Lukas Daniel Klausner

Mathematiker

In einem weiteren Projekt versucht Klausner, ein Bewertungssystem für Open-Source-Software zu etablieren. „Viele Unternehmen nutzen solche frei verfügbare Pakete, ohne sicherzustellen, ob diese auch kontinuierlich gewartet werden. Wir wollen eine Datenbank auf Basis eines Kriterienkatalogs erstellen, der unter anderem berücksichtigt, wie viele Mitarbeiter an dieser Software beteiligt sind, von wie vielen Firmen die kommen, welche Finanzierungsbasis sie haben oder wie rasch sie auf aufgezeigte Sicherheitsprobleme reagieren.“

Klausner will seine Erkenntnisse über gesellschaftsrelevante Technikaspekte aber auch aktiv in die Gesellschaft tragen und diese mitgestalten. Dafür war er lange Zeit in einer NGO engagiert, die sich zum Thema Umgang mit Chancen und Risiken der Technik Gedanken macht. Seit drei Jahren ist er Mitorganisator der „Netzpolitischen Abende“, die die Vernetzung unterschiedlicher Stakeholder zum Ziel haben.

Volle Tage in St. Pölten und Lübeck

Als ob das alles nicht zeitintensiv genug wäre, hat sich Klausner nebenbei noch Kenntnisse in Spanisch, Schwedisch, Japanisch und anderen Sprachen angeeignet. Der Versuch, dieses Interessengebiet durch ein Linguistik-Studium auch auf ein wissenschaftliches Fundament zu stellen, wurde letztlich aber doch nach wenigen Semestern zugunsten der anderen Engagements aufgegeben. Ebenso, wie Klausner nur noch selten Muße für den Tanzsport oder fürs Bogenschießen findet.

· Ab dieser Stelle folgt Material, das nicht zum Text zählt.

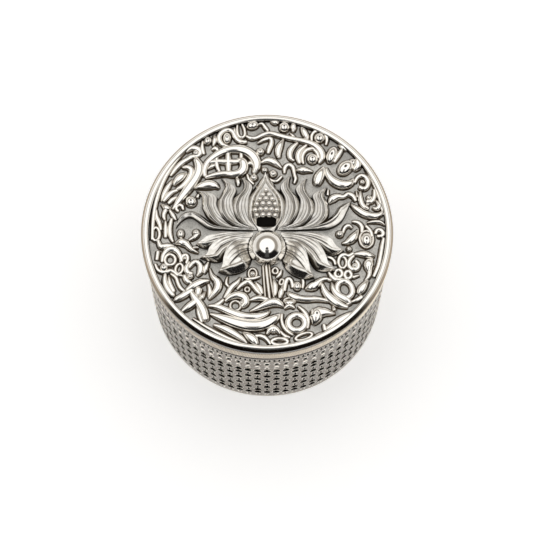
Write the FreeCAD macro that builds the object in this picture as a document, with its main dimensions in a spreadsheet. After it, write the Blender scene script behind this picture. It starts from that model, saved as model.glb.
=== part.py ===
"""Round keepsake box: an openwork drum round a plain liner, and a lift-off lid with a raised lotus.

+Z is up, the origin is the centre of the foot's underside, and -Y is the side
that the lotus stem points to. The drum's pieces stay, and the lid's pieces lift
straight up off the liner, whose upper part is the neck.
"""

import FreeCAD, Part
import Sketcher
import os

Vector = FreeCAD.Vector

SIZES = {
    # across and up
    "rim_radius": 36.0,
    "seam_height": 36.5,
    "lid_rise": 17.0,
    # gaps: between soldered neighbours, at the seam, and of the lid's sliding fit on the neck
    "solder_gap": 0.05,
    "seam_gap": 0.1,
    "slide_clearance": 0.15,
    # drum
    "wall_inset": 0.5,
    "wall_sheet": 0.8,
    "liner_sheet": 0.7,
    "neck_height": 10.0,
    "base_sheet": 0.9,
    "foot_height": 1.6,
    "foot_width": 2.6,
    "foot_inset": 0.3,
    "foot_round": 0.45,
    # openwork in the drum's wall
    "opening_width": 2.4,
    "opening_height": 3.5,
    "top_row_drop": 4.1,
    "bottom_row_rise": 4.7,
    # lid
    "plate_sheet": 0.8,
    "band_height": 4.7,
    "band_rise": 0.7,
    "bead_width": 2.0,
    "bead_height": 1.9,
    "bead_setback": 0.25,
    # lotus on the lid
    "lotus_reach": 25.0,
    "petal_rise": 2.4,
    "petal_gap": 0.12,
    "boss_radius": 5.05,
    "boss_rise": 4.4,
    "boss_offset": 5.25,
    "pod_rise": 0.8,
    "stem_width": 1.7,
    "stem_rise": 1.3,
    # how far a cutting solid reaches past what it cuts
    "overrun": 1.0,
}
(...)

Dafür ist er seit zwei Monaten neben seiner Tätigkeit an der FH St. Pölten als Gastforscher an der Uni zu Lübeck tätig und hat dieser Tage das Zertifikat für Hochschuldidaktische Kompetenz erworben. Außerdem liebt er Science-Fiction-Literatur und Fantasy-Rollenspiele. Und abends? Da bringt er seinen kleinen Sohn ins Bett.

Zur Person

Lukas Daniel Klausner (36) arbeitet am Institut für IT-Sicherheitsforschung und am Center for Artificial Intelligence der FH St. Pölten. Zuvor war er an der TU Wien tätig, wo er sub auspiciis promovierte. Er befasst sich u. a. mit Arbeitsstandards in Zeiten algorithmischen Lieferketten-Managements oder mit algorithmischer Entscheidungsfindung und organisationaler Verantwortung.